The Deinosaurs (or "terrible reptiles"), the monarchs of the land and the swamps, are the central and outstanding family of the Mesozoic reptiles. As the name implies, this group includes most of the colossal animals, such as the Diplodocus, which the illustrated magazine has made familiar to most people. Fortunately the assiduous research of American geologists and their great skill and patience in restoring the dead forms enable us to form a very fair picture of this family of medieval giants and its remarkable ramifications. [*]

* See, besides the usual authorities, a valuable paper by
Dr. R. S. Lull, "Dinosaurian Distribution" (1910).
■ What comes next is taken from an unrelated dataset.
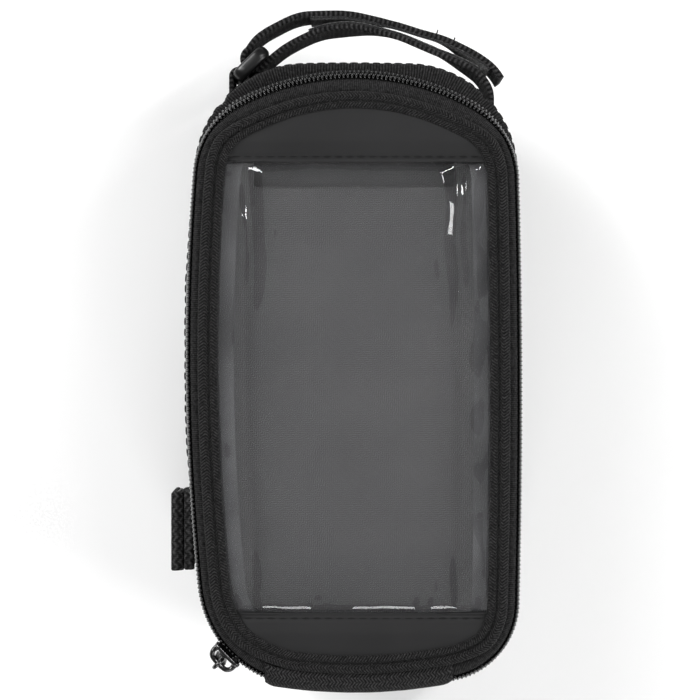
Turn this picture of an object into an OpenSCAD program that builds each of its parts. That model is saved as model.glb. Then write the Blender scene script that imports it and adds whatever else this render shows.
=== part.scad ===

The Diapsid reptiles of the Permian had evolved a group with horny, parrot-like beaks, the Rhyncocephalia (or "beak-headed" reptiles), of which the tuatara of New Zealand is a lingering representative. New Zealand seems to have been cut off from the southern continent at the close of the Permian or beginning of the Triassic, and so preserved for us that very interesting relic of Permian life. From some primitive level of this group, it is generally believed, the great Deinosaurs arose. Two different orders seem to have arisen independently, or diverged rapidly from each other, in different parts of the world. One group seems to have evolved on the "lost Atlantis," the land between Western Europe and America, whence they spread westward to America, eastward over Europe, and southward to the continent which still united Africa and Australia. We find their remains in all these regions. Another stock is believed to have arisen in America.